In the fully-illustrated colour exhibition catalogue, Bruce Guenther, chief curator and curator of Modern and Contemporary Art at the Portland Art Museum, names Moje's critical influences: Joseph Albers's colour and design theories and those of Albers's peers at the Bauhaus; De Stijl, Russian Constructivism and Op Art.4 The catalogue texts also reference other influences that have sparked specific works or new ways for Moje to consider glass; Aboriginal art, for instance. In his catalogue essay, London-based glass expert Dan Klein states that Moje's perception of colour and studio work changed after his 1982 move (with his partner, ceramist Brigitte Enders) to Australia, 'especially in its shift to a more daring and dazzling colour palette and the degree of technical sophistication, which was unmatched in any of his earlier work'. And a chance encounter with Edo-period textiles during a stopover in Tokyo on his way to the Tenth Niijima International Glass Art Festival at the Niijima Glass Center in Japan spurred Moje to develop, in collaboration with glassblowers Billy Morris and Dante Marioni, his 'Great Australian Rollup' technique. A proponent of cold working methods, Moje has practiced against the tide. For much of his career, studio glass artists focused on blown glass. Moje's experiments with rolling, resulting in his Niijima series (1999), allowed him to work with glass in a new way while dialoguing with artists using hot furnace methods.5
Born in 1936 and raised in Hamburg, Germany, Moje, at age 15, apprenticed as a glass grinder in his father's glass-cutting workshop. In 1955, he received his journeyman's certificate. In 1957, he entered the industrial glass school at Rheinbach to study engraving and grinding, then continued at another industrial-focused school at Hadamar. There, he was able to train in painting, lead lighting, sandblasting and mosaic. Having earned his Master's Certificate at these schools, Moje was set for a career in industrial glass. His subsequent change to studio work and vision of a pure painterly approach to glass (most evident in his turn from vessels to wall pieces) required years of experimentation to realise. Firmly rooted in a strict German work ethic and craft principles, Moje is that rare craftsperson who never yields form and technique to expression. As an educator, he has brought a much needed emphasise on technical integrity to a field that has tended to favor personal expression over craft. He has championed young artists and kiln-formed glass for decades. From 1969 on, he has represented Germany at the World Craft Council meetings; in 1973, he opened a gallery with his first wife in Hamburg to show works by young artists from around the globe; and he has encouraged former students, like Australian Kirstie Rea, to become teachers and mentors. Rea is now artistic director of the recently opened Canberra Glassworks in Canberra, Australia.

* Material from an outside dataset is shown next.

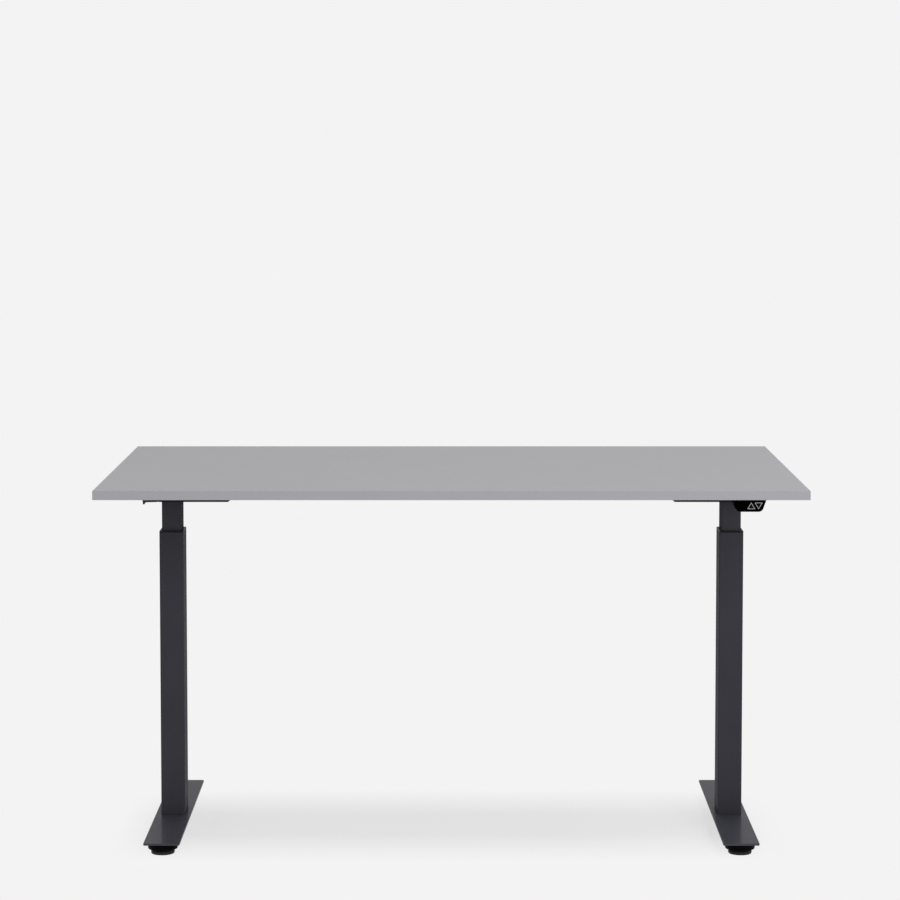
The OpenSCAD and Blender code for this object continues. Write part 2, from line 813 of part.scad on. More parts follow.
// Appliance inlet with three blades
module power_inlet() {
    x = control_l / 2;
    blade_w = 4;
    blade_t = 2;
    blade_short = 3;
    blade_l = inlet_depth - blade_short;
    line_x = 7;
    line_z = -3.5;
    earth_z = 4.5;
    color("#141416") translate([x, inlet_y, socket_z]) {
        difference() {
            union() {
                along_x(-inlet_l, 0) square([inlet_w, inlet_h], center = true);
                along_x(0, inlet_rim_t)
                    round_rect(inlet_w + 2 * inlet_rim, inlet_h + 2 * inlet_rim, 2);
            }
            along_x(inlet_rim_t - inlet_depth, inlet_rim_t + over)
                square([inlet_hole_w, inlet_hole_h], center = true);
        }
        for (p = [[-line_x, line_z], [0, earth_z], [line_x, line_z]])
            translate([inlet_rim_t - inlet_depth - over, p.x - blade_t / 2, p.y - blade_w / 2])
                cube([blade_l + over, blade_t, blade_w]);
    }
}

// ---- Handset ----

// Solid form of the handset, every face but the upper one moved in by inset
module handset_form(inset) {
    drop = handset_h - handset_back_h;
    lift = inset * sqrt(1 + pow(drop / handset_d, 2));
    top_x = handset_w / 2 - inset * sqrt(1 + pow(handset_slope, 2));
    r = handset_r - inset;
    side = sqrt(1 + pow(handset_slope, 2));
    low_z = -handset_h + inset + r;
    low_x = top_x + handset_slope * low_z - r * side;
    high_x = low_x + handset_slope * handset_h;
    translate([handset_x, face_y, under_z]) intersection() {
        along_y(inset, handset_d - inset) intersection() {
            round_outline([[-low_x, low_z], [low_x, low_z],
                [high_x, low_z + handset_h], [-high_x, low_z + handset_h]], r);
            translate([-handset_w, -2 * handset_h]) square([2 * handset_w, 2 * handset_h]);
        }
        along_x(-handset_w, handset_w) polygon([[0, over], [0, lift - handset_h],
            [handset_d, lift - handset_back_h], [handset_d, over]]);
    }
}

// Outline of a key, its point up (1) or down (-1), grown by a margin
module key_outline(point, margin) {
    tip = [0, point * key_h / 2];
    base = -point * key_h / 2;
    round_outline([[-point * key_w / 2, base], [point * key_w / 2, base], tip], key_r + margin);
}

// Children at the place of the key that points up (1) or down (-1), in the X-Z plane
module at_key(point) {
    translate([point > 0 ? key_x : key_x + key_pitch, 0, key_z]) children();
}

// Moulded case, open at the top, with key holes in its face and posts for the circuit
module handset_case() {
    inner_y = face_y + front_wall;
    post_r = 2.5;
    root = 0.1;
    color("#0a0a0b") {
        difference() {
            intersection() {
                handset_form(0);
                translate([handset_x - handset_w, face_y, under_z - handset_h - over])
                    cube([2 * handset_w, handset_d, handset_h + over - handset_plate_t]);
            }
            intersection() {
                handset_form(handset_wall);
                translate([handset_x - handset_w, inner_y, under_z - handset_h])
                    cube([2 * handset_w, handset_d, handset_h + over]);
            }
            for (point = [1, -1]) at_key(point)
                along_y(face_y - over, inner_y + over) key_outline(point, key_gap);
            translate([handset_x, 0, lead_hole_z])
                along_y(face_y + handset_d - 2 * handset_wall, face_y + handset_d + over)
                    square([lead_hole_w, lead_hole_h], center = true);
        }
        for (x = handset_post_xs) translate([handset_x + x, 0, key_z])
            along_y(inner_y - root, circuit_y) circle(post_r);
    }
}

// Plate that closes the case and is screwed under the desktop behind it
module handset_plate() {
    tab_w = handset_w - 4;
    color("#0a0a0b") difference() {
        union() {
            intersection() {
                handset_form(0);
                translate([handset_x - handset_w, face_y, under_z - handset_plate_t])
                    cube([2 * handset_w, handset_d, handset_plate_t]);
            }
            translate([handset_x - tab_w / 2, face_y + handset_d - over, under_z - handset_plate_t])
                cube([tab_w, ear + over, handset_plate_t]);
        }
        for (p = screw_places) translate([p.x, p.y, under_z - handset_plate_t - over])
            cylinder(r = screw_r + screw_gap, h = handset_plate_t + 2 * over);
    }
}

// Circuit board behind the keys, with one dome switch for each
module handset_circuit() {
    w = handset_w - 2 * handset_board_inset;
    color("seagreen") {
        translate([handset_x - w / 2, circuit_y, key_z - handset_board_h / 2])
            cube([w, circuit_t, handset_board_h]);
        for (point = [1, -1]) at_key(point)
            along_y(circuit_y - switch_h, circuit_y) circle(switch_r);
    }
}

// Three-cornered key with a stop flange behind the case's face and a pin for its switch
module key(point) {
    flange_y = face_y + front_wall + seat_gap;
    pin_y = flange_y + key_stop;
    color("#141416") at_key(point) {
        along_y(face_y - key_proud, flange_y + key_stop) key_outline(point, 0);
        along_y(flange_y, pin_y) key_outline(point, key_flange);
        along_y(pin_y, pin_y + key_pin_len) circle(key_pin_r);
    }
}

// ---- The pieces ----

foot_plate(left);  // left_foot_plate
foot_plate(right);  // right_foot_plate
column_insert(left);  // left_column_insert
column_insert(right);  // right_column_insert
foot_screws();
outer_tube(left);  // left_outer_tube
outer_tube(right);  // right_outer_tube
guide_collar(left);  // left_guide_collar
guide_collar(right);  // right_guide_collar
push_tube(left);  // left_push_tube
push_tube(right);  // right_push_tube
spindle_nut(left);  // left_spindle_nut
spindle_nut(right);  // right_spindle_nut
glide_pad(left, front);  // front_left_pad
glide_pad(right, front);  // front_right_pad
glide_pad(left, back);  // back_left_pad
glide_pad(right, back);  // back_right_pad
glide_wheel(left, front);  // front_left_wheel
glide_wheel(right, front);  // front_right_wheel
glide_wheel(left, back);  // back_left_wheel
glide_wheel(right, back);  // back_right_wheel
inner_tube(left);  // left_inner_tube
inner_tube(right);  // right_inner_tube
slider(left);  // left_slider
slider(right);  // right_slider
head_tray(left);  // left_head_tray
head_tray(right);  // right_head_tray
gearbox(left);  // left_gearbox
gearbox(right);  // right_gearbox
gearbox_screws();
motor(left);  // left_motor
motor(right);  // right_motor
bearing(left);  // left_bearing
bearing(right);  // right_bearing
spindle(left);  // left_spindle
spindle(right);  // right_spindle
side_arm(left);  // left_arm
side_arm(right);  // right_arm
beam_rail(front);  // front_rail
beam_rail(back);  // back_rail
beam_plate(left);  // left_beam_plate
beam_plate(right);  // right_beam_plate
frame_bolts();
desktop_board();
long_edge_band(front);  // front_edge_band
long_edge_band(back);  // back_edge_band
side_edge_band(left);  // left_edge_band
side_edge_band(right);  // right_edge_band
desktop_screws();
control_case();
control_lid();
control_circuit();
control_sockets();
power_inlet();
handset_case();
handset_plate();
handset_circuit();
key(1);  // up_key
key(-1);  // down_key
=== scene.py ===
"""Height adjustable standing desk: soft edges, finishes, light and camera over its solid parts."""

import json
import logging
import math
from dataclasses import dataclass
from enum import Enum
from typing import Callable, Iterable, Optional, Sequence, Union

import bmesh
import bpy
from bmesh.types import BMEdge, BMesh, BMFace, BMVert
from mathutils import Matrix, Vector

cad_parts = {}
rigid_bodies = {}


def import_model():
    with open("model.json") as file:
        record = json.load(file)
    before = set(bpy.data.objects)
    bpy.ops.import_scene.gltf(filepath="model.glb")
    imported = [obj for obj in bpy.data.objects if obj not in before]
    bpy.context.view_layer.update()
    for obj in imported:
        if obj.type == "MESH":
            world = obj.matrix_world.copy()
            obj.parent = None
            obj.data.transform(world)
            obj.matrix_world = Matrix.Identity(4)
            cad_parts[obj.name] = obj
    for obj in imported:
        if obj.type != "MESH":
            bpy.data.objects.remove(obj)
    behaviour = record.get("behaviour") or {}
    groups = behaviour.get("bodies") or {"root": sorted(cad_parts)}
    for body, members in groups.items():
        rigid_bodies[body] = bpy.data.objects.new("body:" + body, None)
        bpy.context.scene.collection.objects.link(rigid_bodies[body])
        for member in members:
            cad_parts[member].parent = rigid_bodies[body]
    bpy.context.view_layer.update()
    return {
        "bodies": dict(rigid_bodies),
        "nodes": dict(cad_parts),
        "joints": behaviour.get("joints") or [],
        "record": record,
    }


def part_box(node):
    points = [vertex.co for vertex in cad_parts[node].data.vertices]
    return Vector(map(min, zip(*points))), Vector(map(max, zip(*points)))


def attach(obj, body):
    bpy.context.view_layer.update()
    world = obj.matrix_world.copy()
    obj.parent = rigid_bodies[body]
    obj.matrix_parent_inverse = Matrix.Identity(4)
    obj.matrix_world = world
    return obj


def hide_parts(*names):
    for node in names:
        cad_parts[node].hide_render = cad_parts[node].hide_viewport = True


log = logging.getLogger("standing_desk")

MM = 0.001

Socket = bpy.types.NodeSocket
Node = bpy.types.Node
Material = bpy.types.Material
Pair = tuple[float, float]
Point = tuple[float, float, float]
Colour = tuple[float, float, float, float]
Box = tuple[Vector, Vector]
Outline = Sequence[Pair]

# How near points lie, in metres, where they count as one place or one plane, or are welded
SAME_PLACE = 1e-6
SAME_PLANE = 1e-5
WELD = 2e-6
# Edges flatter than the first are dissolved, sharper than the second rounded, and edges sharper
# than the third stay hard
FLAT_DEGREES = 0.6
EDGE_DEGREES = 35.0
CREASE_DEGREES = 40.0
# Faces that meet at more than this angle, in radians, stand about square to each other
SQUARE_TURN = 1.0
# A face whose normal rises by more than this share lies level
LEVEL_SHARE = 0.9


class Named(Enum):
    """A choice whose members stand in the names of pieces."""

    @property
    def word(self) -> str:
        """The member as it stands in names."""
        return self.name.lower()


class Side(Named):
    """Which of the two columns a piece belongs to."""

    LEFT = -1
    RIGHT = 1


class End(Named):
    """Which end of a foot, or which long side of the desktop, a piece belongs to."""

    FRONT = -1
    BACK = 1


class Key(Named):
    """A key of the handset, and which way up its print points."""

    UP = 1
    DOWN = -1


def linear(colour: str) -> Colour:
    """Turns a written colour into the values that a shader takes.

    Args:
        colour: Six hexadecimal digits, as a paint chart gives them.

    Returns:
        Linear red, green and blue, and an alpha of 1.
    """
    full, start, slope, offset, power = 255, 0.04045, 12.92, 0.055, 2.4
    parts = [int(colour[i : i + 2], 16) / full for i in (0, 2, 4)]
    red, green, blue = (
        p / slope if p <= start else ((p + offset) / (1 + offset)) ** power for p in parts
    )
    return red, green, blue, 1.0


# ---- Shader graphs ----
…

As a result of his long love affair with glass, Moje's relationship with his material resembles the connection between couples celebrating their gold wedding anniversaries. Like the most successful–and happy–of them, Moje understands that many surprises are yet to be revealed. The four panels displayed at the close of the exhibit represent one such surprise. The Portland Panels: Choreographed Geometry (2007) are more than 'ambitious', a term used by Bullseye Glass Company's director of research and education, Ted Sawyer, in his catalogue contribution, a detailed chronicle of their creation. Each panel measures 6 ft. x 4 ft. x 5/8 inches. To accomplish the work, Moje made a preliminary visit to the Bullseye factory to formulate a plan. Assembly, firing and finishing the panels involved a team of nine craftspeople and assistants, more than 22,000 hand-cut strips of sheet glass (19 x 3/8 x 1/8 inches) to make approximately 100 panels, a kiln large enough to accommodate the panels, and a special hanging system. The process translated into more than 600 hours of effort. Visitors to the show can watch a digital presentation of Moje at work on the panels.

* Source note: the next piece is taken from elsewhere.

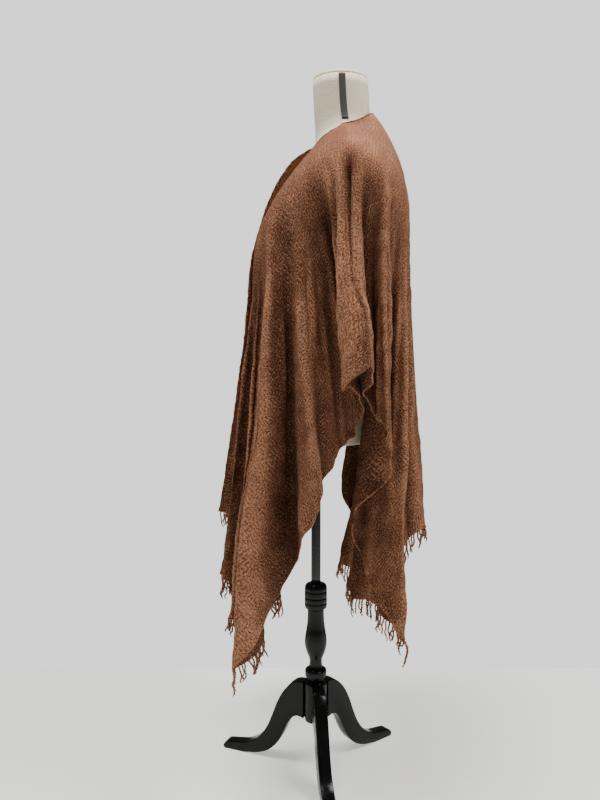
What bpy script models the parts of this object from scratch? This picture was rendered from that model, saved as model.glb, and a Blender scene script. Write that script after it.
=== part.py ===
"""Fringed ruana wrap on a limbless dress form with a turned tripod stand.

The wearer faces -Y and the wearer's left is +X. Z is up and the feet stand on z = 0.
The wrap is two woven panels, joined down the centre back and open down the front. Each
panel is a flat rectangle. A fold line runs from the neck side over the shoulder to each
place on the rectangle's rim, and falls from there to where the tables below put it.
"""

import math

import bmesh
import bpy
import numpy as np
from mathutils import Vector
from mathutils.bvhtree import BVHTree

# Everything is drawn about the pole's axis and moved by this at the end.
PLAN_SHIFT = (0.0015, -0.008, 0.0)

# The cloth, in metres.
WALL = 0.0025
PANEL_WIDTH = 0.55
FRONT_LENGTH = 0.935
BACK_LENGTH = 0.93
SEAM_GAP = 0.0004
REST_GAP = 0.0018
BEND_RUN = 0.13
ROW_STEPS = (0.0, 0.025, 0.05, 0.075, 0.1, 0.135, 0.175, 0.225, 0.29, 0.37, 0.47, 0.6, 0.8, 1.0)
COLUMN_STEPS = (0.0, 0.2, 0.5, 0.8)
SPARSE_ROWS = 5

# The fringe, in metres.
FRINGE_LENGTH = 0.036
STRANDS_A_HEM = 36
STRIP_HEIGHT = 0.004
STRAND_WIDTH = 0.0026
STRAND_TIP = 0.55
STRAND_CURL = 0.004
FRINGE_GAP = 0.0016
FRINGE_INSET = (0.001, 0.014)
STRIP_SHARE = 0.8

# The neck side point, where every fold line of the left panel starts.
NECK_SIDE = (0.070, 0.047, 1.280)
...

Perhaps even more powerful than his impressive works, this digital window into his methods portrays a man whose love for glass has drawn great reserves of patience, dedication, commitment and joy from the artist. During his early career, Moje divided his time between composing music and studio glass. At one point, he chose to concentrate on visual art. As those who have chosen one love over another might discover, the choice is neither final nor definitive. As one loves in one direction, opportunities arise to express this love in other directions. In this way, not only is Moje a master of fused glass but a master musician. The rhythms that play across the surfaces of works in the Songlines and Impact series; the colours that vibrate in pieces from the Fragment and New Horizon series; the textures echoed in the Portland Panels–these are proofs of Moje's love affair with glass.
References
1. Quote reproduced in exhibition catalogue, Klaus Moje (Portland, OR: Portland Art Museum, 2008), from an article that appeared in The Glass Art Society Journal, 51.

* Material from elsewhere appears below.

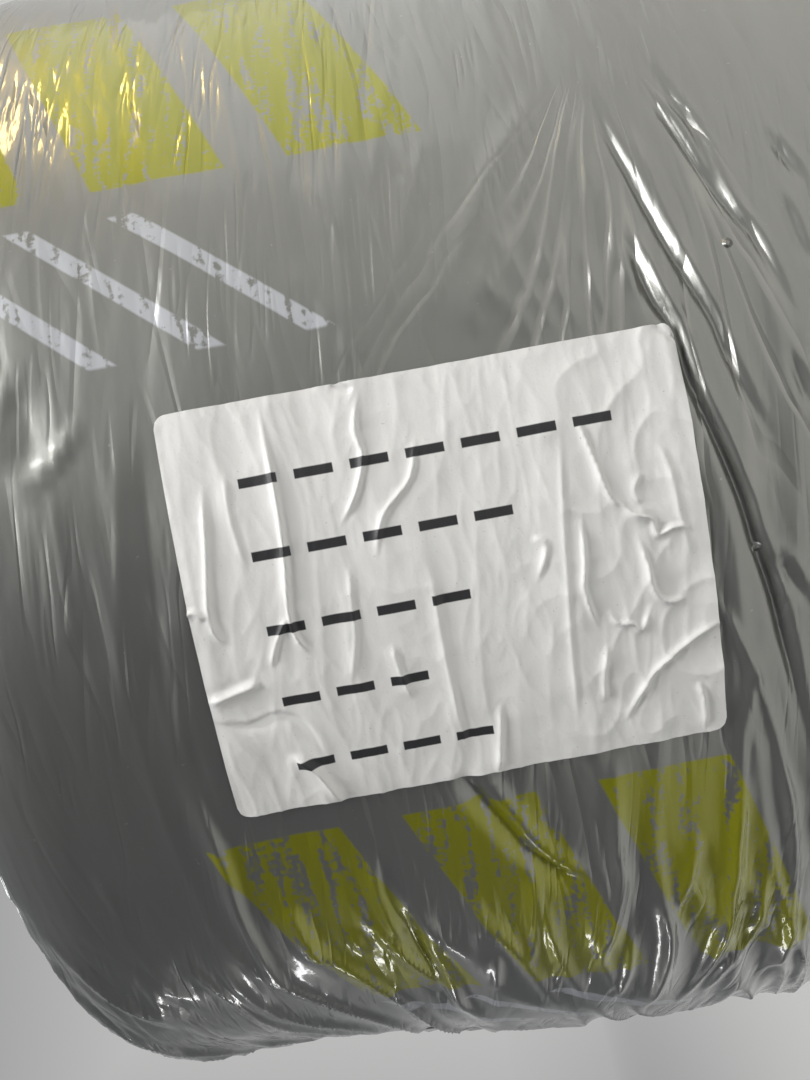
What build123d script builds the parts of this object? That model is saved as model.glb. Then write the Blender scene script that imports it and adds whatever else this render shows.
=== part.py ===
from build123d import *
from math import cos, pi, radians, sin
import os

# A roll of rock wool blanket in a polyethylene sleeve, standing on its end.
# Millimetres. The roll's axis is Z, up. The origin is on the floor, under the bore.
# The label is near the upper end and faces -Y.

# The blanket, rolled up tight
blanket_width = 600.0
blanket_length = 5000.0
rolled_diameter = 478.0
bore_diameter = 46.0
groove_depth = 5.0
rim_radius = 30.0
# The rims are turned in straight steps: few where the film hides them
wool_rim_steps = 1
film_rim_steps = 3

# The sleeve: shrunk round the roll and drawn in over both ends
film_thickness = 0.8
seat_gap = 0.3
shelf_diameter = 352.0
opening_diameter = 240.0
draw_in = 10.0
hem_width = 4.0
hem_height = 2.5

# The pleats that take up the spare film between the shelf and the opening
pleat_count = 30
pleat_sunk = 3.5
pleat_width = 15.0
pleat_start_height = 1.0

# The paper label, stuck on the side near the upper end
label_width = 122.0
label_height = 100.0
label_corner = 3.0
label_thickness = 0.4
label_from_end = 75.0

rolled_radius = rolled_diameter / 2
bore_radius = bore_diameter / 2
shelf_radius = shelf_diameter / 2
opening_radius = opening_diameter / 2
gather_radius = opening_radius + hem_width
half_width = blanket_width / 2
film_outside = seat_gap + film_thickness
film_radius = rolled_radius + film_outside
# The sleeve's lower shelf stands on the floor.
middle_height = half_width + film_outside

# Rolled tight, the blanket is as thick as the roll's end area shared over its length.
end_area = pi * (rolled_radius**2 - bore_radius**2)
turn_count = round((rolled_radius - bore_radius) / (end_area / blanket_length))
turn_width = (rolled_radius - bore_radius) / turn_count
rim_round = min(rim_radius, 0.9 * (rolled_radius - shelf_radius))

# A half section through the axis: x out from the axis, y up from the middle of the roll
section_plane = Plane(origin=(0, 0, middle_height), x_dir=(1, 0, 0), z_dir=(0, -1, 0))
middle_plane = Plane.XY.offset(middle_height)


def end_height(radius):
    """Where the blanket ends, from its middle: flat on the shelf, drawn in by the film inside it."""
    share = (shelf_radius - radius) / (shelf_radius - gather_radius)
    return half_width - draw_in * min(1, max(0, share))


def roll_section(grow, rim_steps):
    """The roll's half section from the bore out, grown by the gap and film over it."""
    gather = (gather_radius, end_height(gather_radius) + grow)
    shelf = (shelf_radius, half_width + grow)
    points = [(bore_radius, gather[1]), gather, shelf]
    for step in range(rim_steps, -1, -1):
        turned = radians(90 * step / rim_steps)
        out = rolled_radius - rim_round + (rim_round + grow) * cos(turned)
        up = half_width - rim_round + (rim_round + grow) * sin(turned)
        points.append((out, up))
    points += [(out, -up) for out, up in reversed(points)]
    with BuildLine() as outline:
        Polyline(*points, close=True)
    make_face(outline.edges())


# The blanket: one turned solid with its bore. Its turns are crowned where they show in
# the sleeve's openings, and pressed flat under the film.
with BuildPart() as wool_blanket:
    with BuildSketch(section_plane):
        roll_section(0, wool_rim_steps)
        for turn in range(turn_count):
            radius = bore_radius + turn * turn_width
            inner_crest = radius - turn_width / 2
            outer_crest = radius + turn_width / 2
            if radius > gather_radius:
                break
            for end in (-1, 1):
                with BuildLine():
                    Polyline(
                        (inner_crest, end * end_height(inner_crest)),
                        (radius, end * (end_height(radius) - groove_depth)),
                        (outer_crest, end * end_height(outer_crest)),
                        (outer_crest, end * middle_height),
                        (inner_crest, end * middle_height),
                        close=True,
                    )
                make_face(mode=Mode.SUBTRACT)
    revolve(axis=Axis.Z)

# One knife pleat on the upper end's sloping film: a wedge that widens and rises towards
# the hem, where its far side is folded up. It starts where the film has sunk by as much
# as the pleat is high, so it stays below the shelf, and it ends just inside the hem.
pleat_height = draw_in - pleat_sunk
film_slope = draw_in / (shelf_radius - gather_radius)
pleat_start = shelf_radius - pleat_start_height / film_slope
pleat_end = gather_radius - film_thickness


def on_film(radius, side, height):
    """A point over the middle of the film's thickness, a distance to one side of the pleat."""
    film_middle = half_width - film_slope * (shelf_radius - radius) + seat_gap + film_thickness / 2
    return Vector(radius, side, film_middle + height)


start = on_film(pleat_start, 0, 0)
near_side = on_film(pleat_end, -pleat_width / 2, 0)
far_side = on_film(pleat_end, pleat_width / 2, 0)
fold = on_film(pleat_end, pleat_width / 2, pleat_height)
with BuildPart() as pleat:
    with BuildSketch(Plane.XY.offset(near_side.Z)):
        Polygon(*[(point.X, point.Y) for point in (start, near_side, far_side)])
    extrude(amount=start.Z - near_side.Z + pleat_height)
    on_slope = Plane(origin=start, z_dir=(far_side - start).cross(near_side - start))
    split(bisect_by=on_slope, keep=Keep.TOP)
    up_to_fold = Plane(origin=start, z_dir=(fold - start).cross(near_side - start))
    split(bisect_by=up_to_fold, keep=Keep.BOTTOM)

# The sleeve: a thin skin over the side and both rims, gathered round a central opening
with BuildPart() as film_sleeve:
    with BuildSketch(section_plane):
        roll_section(film_outside, film_rim_steps)
        with BuildSketch(mode=Mode.SUBTRACT):
            roll_section(seat_gap, film_rim_steps)
        Rectangle(2 * gather_radius, 2 * blanket_width, mode=Mode.SUBTRACT)
        hem_middle = end_height(gather_radius) + seat_gap + hem_height / 2
        with Locations((opening_radius, hem_middle), (opening_radius, -hem_middle)):
            Rectangle(hem_width, hem_height, align=(Align.MIN, Align.CENTER))
    revolve(axis=Axis.Z)
    lower_pleat = mirror(pleat.part, about=Plane.XY, mode=Mode.PRIVATE)
    with Locations(middle_plane):
        with PolarLocations(0, pleat_count):
            add(pleat.part)
            add(lower_pleat)

# The label: a rounded rectangle cut from a thin ring round the sleeve
label_radius = film_radius + seat_gap
label_middle = middle_height + half_width - label_from_end - label_width / 2
label_plane = Plane(origin=(0, 0, label_middle), x_dir=(0, 0, -1), z_dir=(0, -1, 0))
label_chord = 2 * label_radius * sin(label_height / 2 / label_radius)
with BuildPart() as label:
    with BuildSketch(Plane.XY.offset(label_middle)):
        Circle(label_radius + label_thickness)
        Circle(label_radius, mode=Mode.SUBTRACT)
    extrude(amount=label_width, both=True)
    with BuildSketch(label_plane):
        RectangleRounded(label_width, label_chord, label_corner)
    extrude(amount=2 * label_radius, mode=Mode.INTERSECT)

wool_blanket.part.label = "wool_blanket"
film_sleeve.part.label = "film_sleeve"
label.part.label = "label"

os.makedirs("parts", exist_ok=True)
export_step(wool_blanket.part, "parts/wool_blanket.step")
export_step(film_sleeve.part, "parts/film_sleeve.step")
export_step(label.part, "parts/label.step")
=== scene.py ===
# %% [markdown]
# A roll of rock wool blanket, made in three pieces: the rolled wool, the printed
# polyethylene sleeve shrunk round it, and the paper label on its side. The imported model
# gives every size and place. It is loaded first and stays fixed, and each piece below is
# built round it and then stands in for the plain solid that it replaces.

# %% Load the fixed frame
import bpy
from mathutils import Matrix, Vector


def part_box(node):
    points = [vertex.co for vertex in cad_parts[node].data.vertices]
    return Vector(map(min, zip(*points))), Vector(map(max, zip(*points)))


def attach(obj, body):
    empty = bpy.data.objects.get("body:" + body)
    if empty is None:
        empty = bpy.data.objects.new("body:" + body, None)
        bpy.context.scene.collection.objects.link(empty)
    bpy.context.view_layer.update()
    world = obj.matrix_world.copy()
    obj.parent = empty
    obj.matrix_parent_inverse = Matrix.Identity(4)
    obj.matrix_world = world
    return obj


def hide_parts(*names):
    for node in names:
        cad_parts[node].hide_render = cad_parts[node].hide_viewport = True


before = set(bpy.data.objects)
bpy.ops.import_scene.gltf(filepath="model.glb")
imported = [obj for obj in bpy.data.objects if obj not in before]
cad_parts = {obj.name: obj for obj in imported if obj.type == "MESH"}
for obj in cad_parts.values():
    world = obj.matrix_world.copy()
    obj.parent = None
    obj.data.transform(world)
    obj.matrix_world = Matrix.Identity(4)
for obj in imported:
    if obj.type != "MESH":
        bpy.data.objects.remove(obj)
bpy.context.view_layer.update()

# %% The tools that the rest needs
import math
import bpy
import numpy as np
from mathutils import Matrix, Vector

# %% Sizes that come from the frame
mm = 0.001
film_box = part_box("film_sleeve")
label_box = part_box("label")
film_radius = film_box[1].x / mm
top = film_box[1].z / mm
girth = 2 * math.pi * film_radius
label_height = (label_box[0].z + label_box[1].z) / 2
print(f"The roll is {2 * film_radius:.1f} mm across and {top:.1f} mm long")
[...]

2. Klaus Moje: Painting with Glass opened at the Portland Art Museum on 31 May and closed on 7 September 2008. The show travelled to the Toledo Museum of Art, Ohio, then moved to its final destination at the Museum of Arts and Design in New York for its run from 29 April to 20 September 2009.
3. Opened to the public in fall 2009, MAD's new facility has space dedicated to display the museum's permanent collection; an auditorium; art-making studios for students and professionals; classrooms; a library for reference works and video presentations of craft techniques; and areas where adults and children can access digital information on artists, exhibitions, craft and art history.
4. The paperback catalogue contains essays by Guenther and London-based glass specialist Dan Klein, and a section detailing the creation of the Portland Panels. Guenther points out that Albers trained in a technical glass school and, as did Moje, initially worked with stained glass.
5. In the exhibition catalogue, Klein explains Moje's 'rolling' technique, used by the artist in his Niijima series: '...Moje fused coloured glasses into patterned slabs through the course of several firings in a kiln, cooling and grinding the slabs, and then reheating them. The process made the slabs malleable enough to be picked up and wrapped–or rolled up–around a disc of clear glass on the end of a blowpipe to form a cylinder. The open end of this cylinder was then closed to form a bubble, which was subsequently blown and manipulated. The result was patterning in the round that had the softness and depth of fabric'.